Lines that contain the string "from" are to be copied; leave out all others.

══════════════════════════════

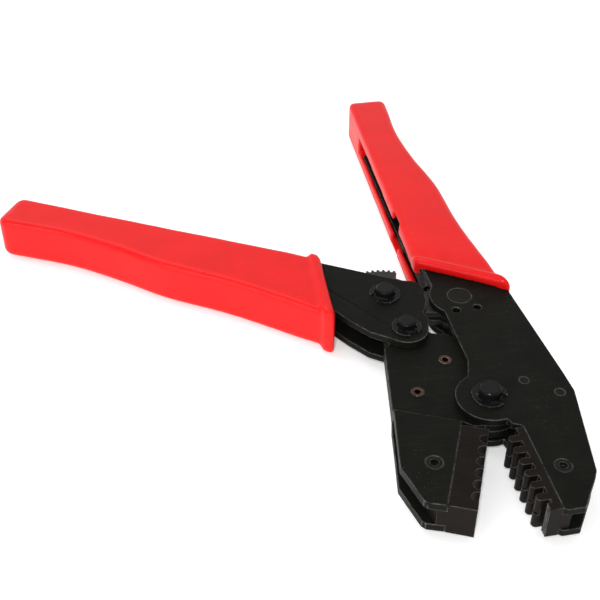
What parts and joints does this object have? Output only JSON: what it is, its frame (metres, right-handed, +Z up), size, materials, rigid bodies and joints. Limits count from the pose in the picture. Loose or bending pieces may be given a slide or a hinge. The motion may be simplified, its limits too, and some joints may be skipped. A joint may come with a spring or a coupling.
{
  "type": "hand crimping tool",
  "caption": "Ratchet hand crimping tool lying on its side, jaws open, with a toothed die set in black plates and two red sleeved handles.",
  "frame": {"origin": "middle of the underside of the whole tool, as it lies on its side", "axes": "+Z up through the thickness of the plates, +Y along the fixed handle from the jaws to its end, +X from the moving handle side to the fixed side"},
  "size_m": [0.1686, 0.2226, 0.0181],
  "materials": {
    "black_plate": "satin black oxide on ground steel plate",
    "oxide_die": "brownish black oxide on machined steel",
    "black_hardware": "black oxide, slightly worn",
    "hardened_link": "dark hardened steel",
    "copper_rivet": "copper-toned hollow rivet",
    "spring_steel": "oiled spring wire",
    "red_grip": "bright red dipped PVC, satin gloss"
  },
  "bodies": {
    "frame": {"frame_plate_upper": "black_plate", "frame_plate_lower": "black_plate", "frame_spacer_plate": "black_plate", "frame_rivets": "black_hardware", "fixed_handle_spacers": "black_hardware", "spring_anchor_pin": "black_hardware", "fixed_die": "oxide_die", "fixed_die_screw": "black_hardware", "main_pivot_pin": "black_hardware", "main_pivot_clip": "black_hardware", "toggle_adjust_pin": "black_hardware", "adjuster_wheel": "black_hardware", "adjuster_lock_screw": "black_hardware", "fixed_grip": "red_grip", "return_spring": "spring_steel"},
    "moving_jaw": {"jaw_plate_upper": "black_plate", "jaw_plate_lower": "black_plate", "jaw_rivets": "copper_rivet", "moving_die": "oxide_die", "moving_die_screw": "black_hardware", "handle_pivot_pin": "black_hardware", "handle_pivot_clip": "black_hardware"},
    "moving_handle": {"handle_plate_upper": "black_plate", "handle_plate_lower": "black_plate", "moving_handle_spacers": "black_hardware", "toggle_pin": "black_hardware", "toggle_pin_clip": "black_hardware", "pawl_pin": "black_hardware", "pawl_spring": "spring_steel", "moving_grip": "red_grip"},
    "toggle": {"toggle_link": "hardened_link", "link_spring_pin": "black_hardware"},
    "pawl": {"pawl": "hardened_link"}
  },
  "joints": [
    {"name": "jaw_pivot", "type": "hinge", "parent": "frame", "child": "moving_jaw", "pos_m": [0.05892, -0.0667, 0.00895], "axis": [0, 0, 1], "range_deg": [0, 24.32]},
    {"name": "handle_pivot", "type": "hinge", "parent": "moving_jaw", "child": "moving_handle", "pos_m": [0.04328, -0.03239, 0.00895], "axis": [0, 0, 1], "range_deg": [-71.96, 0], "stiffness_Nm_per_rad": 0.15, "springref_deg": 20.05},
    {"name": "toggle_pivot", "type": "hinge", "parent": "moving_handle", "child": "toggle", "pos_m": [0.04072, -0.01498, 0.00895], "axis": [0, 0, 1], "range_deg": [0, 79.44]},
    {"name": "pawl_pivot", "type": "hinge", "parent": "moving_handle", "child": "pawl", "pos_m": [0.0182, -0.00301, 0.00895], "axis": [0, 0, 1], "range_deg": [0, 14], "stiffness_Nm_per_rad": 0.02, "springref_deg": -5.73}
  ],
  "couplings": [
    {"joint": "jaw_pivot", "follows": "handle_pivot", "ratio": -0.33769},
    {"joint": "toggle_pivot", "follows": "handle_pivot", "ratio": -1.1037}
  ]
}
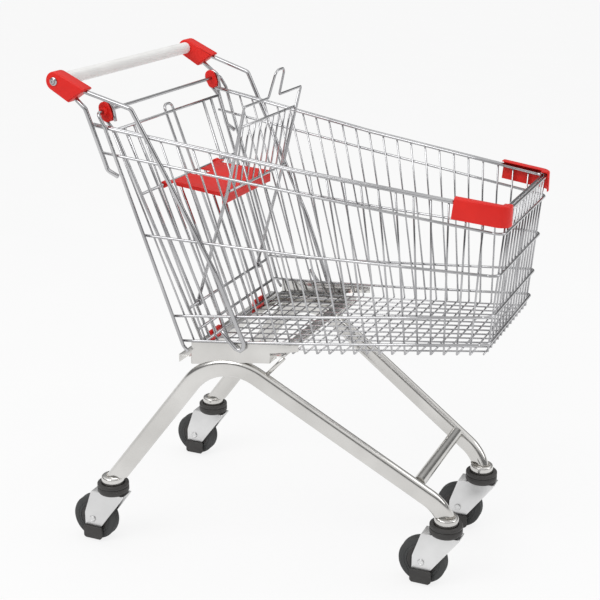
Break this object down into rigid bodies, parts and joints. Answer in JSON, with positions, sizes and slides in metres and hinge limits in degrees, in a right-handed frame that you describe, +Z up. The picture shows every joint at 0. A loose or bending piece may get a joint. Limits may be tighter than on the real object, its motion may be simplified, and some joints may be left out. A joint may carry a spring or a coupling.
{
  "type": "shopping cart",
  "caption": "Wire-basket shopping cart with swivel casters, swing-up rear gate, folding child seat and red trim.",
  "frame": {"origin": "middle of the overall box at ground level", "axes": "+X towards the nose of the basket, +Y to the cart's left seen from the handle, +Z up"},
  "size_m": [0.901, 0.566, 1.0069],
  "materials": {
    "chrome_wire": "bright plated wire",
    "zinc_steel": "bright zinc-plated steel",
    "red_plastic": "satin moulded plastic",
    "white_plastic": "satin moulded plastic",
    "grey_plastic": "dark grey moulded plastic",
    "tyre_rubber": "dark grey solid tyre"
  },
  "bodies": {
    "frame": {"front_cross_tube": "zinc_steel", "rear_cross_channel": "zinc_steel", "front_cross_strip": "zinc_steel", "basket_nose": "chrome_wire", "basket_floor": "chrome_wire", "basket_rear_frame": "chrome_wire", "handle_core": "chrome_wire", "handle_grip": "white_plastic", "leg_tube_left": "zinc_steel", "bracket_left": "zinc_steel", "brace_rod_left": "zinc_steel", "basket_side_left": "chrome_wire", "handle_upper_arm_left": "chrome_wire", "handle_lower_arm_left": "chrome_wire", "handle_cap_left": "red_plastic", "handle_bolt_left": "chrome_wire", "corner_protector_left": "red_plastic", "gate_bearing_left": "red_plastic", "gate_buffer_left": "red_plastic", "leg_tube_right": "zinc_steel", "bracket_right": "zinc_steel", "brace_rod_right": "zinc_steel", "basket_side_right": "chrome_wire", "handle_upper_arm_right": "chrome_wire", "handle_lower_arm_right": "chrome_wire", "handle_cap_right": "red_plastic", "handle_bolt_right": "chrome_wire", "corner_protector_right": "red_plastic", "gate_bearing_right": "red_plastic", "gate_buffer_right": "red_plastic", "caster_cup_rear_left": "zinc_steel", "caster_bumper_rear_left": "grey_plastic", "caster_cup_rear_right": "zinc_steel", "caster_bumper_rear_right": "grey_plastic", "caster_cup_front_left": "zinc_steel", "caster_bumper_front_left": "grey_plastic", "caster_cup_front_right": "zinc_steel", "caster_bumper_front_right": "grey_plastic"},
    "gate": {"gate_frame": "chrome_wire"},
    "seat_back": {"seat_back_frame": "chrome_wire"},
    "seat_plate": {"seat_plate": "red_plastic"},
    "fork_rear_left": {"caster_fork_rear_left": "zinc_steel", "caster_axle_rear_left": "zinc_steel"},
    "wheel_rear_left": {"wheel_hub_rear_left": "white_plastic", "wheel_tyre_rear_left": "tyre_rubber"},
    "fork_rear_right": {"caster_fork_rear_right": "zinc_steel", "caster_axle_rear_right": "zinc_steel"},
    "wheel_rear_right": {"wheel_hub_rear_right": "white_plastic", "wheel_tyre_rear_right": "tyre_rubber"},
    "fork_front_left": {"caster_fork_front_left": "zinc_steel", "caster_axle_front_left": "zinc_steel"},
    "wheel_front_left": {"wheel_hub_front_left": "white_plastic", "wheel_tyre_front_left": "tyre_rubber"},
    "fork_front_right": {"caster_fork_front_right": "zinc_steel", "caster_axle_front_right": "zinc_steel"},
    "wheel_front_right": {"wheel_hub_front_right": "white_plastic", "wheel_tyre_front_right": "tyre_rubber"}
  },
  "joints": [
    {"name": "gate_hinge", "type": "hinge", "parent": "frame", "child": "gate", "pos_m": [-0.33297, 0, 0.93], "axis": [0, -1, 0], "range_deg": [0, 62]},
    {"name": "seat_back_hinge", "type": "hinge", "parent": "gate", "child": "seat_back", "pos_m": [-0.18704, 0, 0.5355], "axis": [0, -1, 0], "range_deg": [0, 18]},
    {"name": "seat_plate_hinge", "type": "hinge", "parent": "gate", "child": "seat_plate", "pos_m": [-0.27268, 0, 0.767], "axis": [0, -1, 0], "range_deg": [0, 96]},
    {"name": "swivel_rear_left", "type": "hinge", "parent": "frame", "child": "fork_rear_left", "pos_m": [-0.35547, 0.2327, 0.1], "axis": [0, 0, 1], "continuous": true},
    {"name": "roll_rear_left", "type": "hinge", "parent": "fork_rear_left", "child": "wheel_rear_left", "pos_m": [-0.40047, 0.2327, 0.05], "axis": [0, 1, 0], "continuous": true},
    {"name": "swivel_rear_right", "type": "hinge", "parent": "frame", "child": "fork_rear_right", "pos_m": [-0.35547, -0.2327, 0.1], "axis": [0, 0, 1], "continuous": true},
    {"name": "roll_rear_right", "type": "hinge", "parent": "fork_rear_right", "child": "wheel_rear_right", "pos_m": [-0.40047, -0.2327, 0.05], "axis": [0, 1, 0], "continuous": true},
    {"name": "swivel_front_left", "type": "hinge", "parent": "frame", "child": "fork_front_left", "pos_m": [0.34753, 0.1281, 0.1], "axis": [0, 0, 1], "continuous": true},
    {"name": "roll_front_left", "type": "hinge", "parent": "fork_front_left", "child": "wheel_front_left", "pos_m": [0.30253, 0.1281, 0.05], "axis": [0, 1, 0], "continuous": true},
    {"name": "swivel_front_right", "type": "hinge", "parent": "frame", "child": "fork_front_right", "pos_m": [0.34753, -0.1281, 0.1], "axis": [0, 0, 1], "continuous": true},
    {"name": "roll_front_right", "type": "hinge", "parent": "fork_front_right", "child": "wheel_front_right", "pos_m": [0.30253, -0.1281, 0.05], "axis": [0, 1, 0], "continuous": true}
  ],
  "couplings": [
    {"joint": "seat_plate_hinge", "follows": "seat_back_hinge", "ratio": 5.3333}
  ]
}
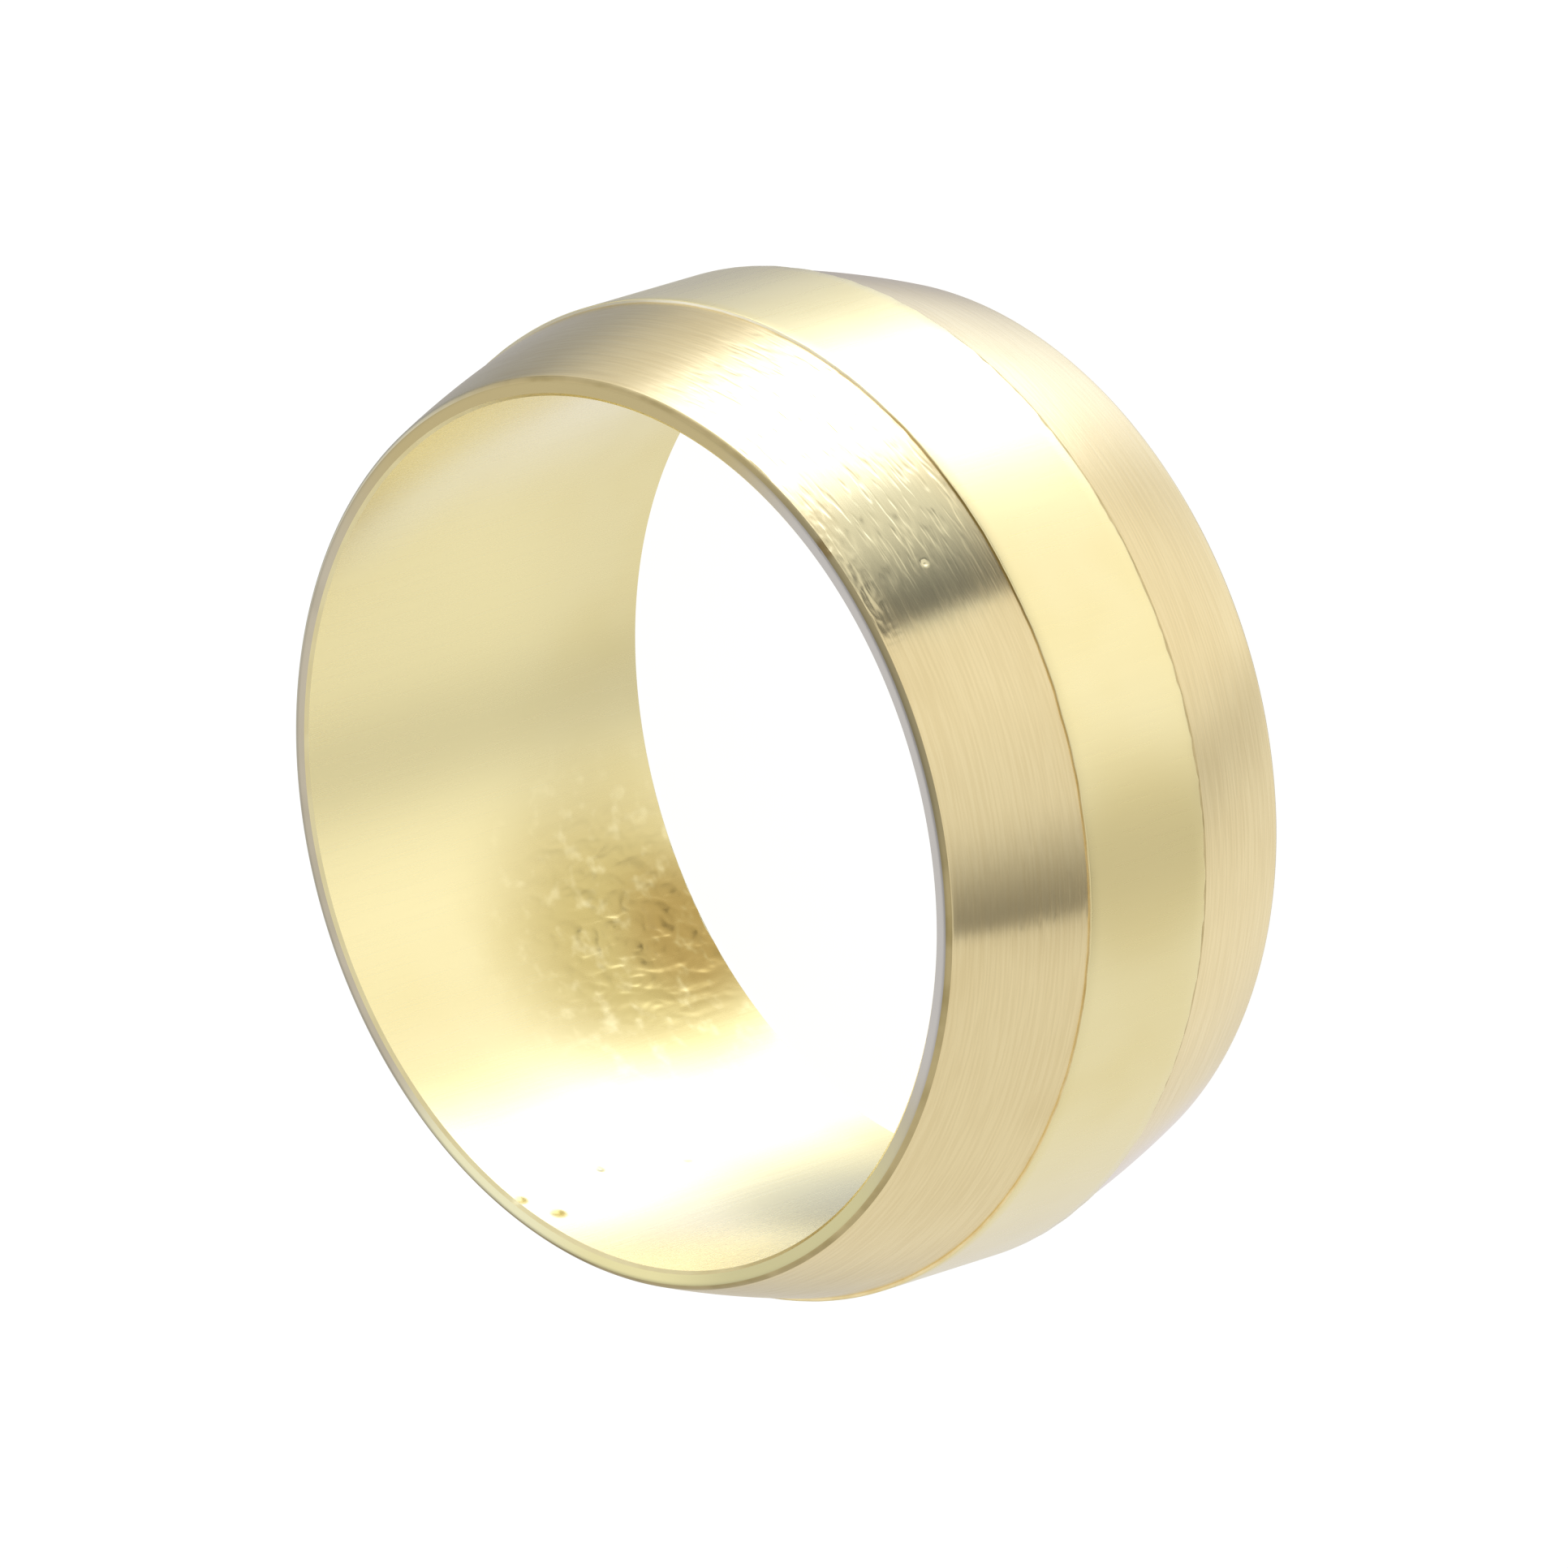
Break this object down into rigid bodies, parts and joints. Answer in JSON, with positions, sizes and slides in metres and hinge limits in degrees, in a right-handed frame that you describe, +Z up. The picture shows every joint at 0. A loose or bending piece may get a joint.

══════════════════════════════

The answer:
What parts and joints does this object have? Output only JSON: what it is, its frame (metres, right-handed, +Z up), size, materials, rigid bodies and joints. Limits count from the pose in the picture. Loose or bending pieces may be given a slide or a hinge. The motion may be simplified, its limits too, and some joints may be skipped. A joint may come with a spring or a coupling.
  "frame": {"origin": "middle of the underside of the whole tool, as it lies on its side", "axes": "+Z up through the thickness of the plates, +Y along the fixed handle from the jaws to its end, +X from the moving handle side to the fixed side"},
  "frame": {"origin": "middle of the overall box at ground level", "axes": "+X towards the nose of the basket, +Y to the cart's left seen from the handle, +Z up"},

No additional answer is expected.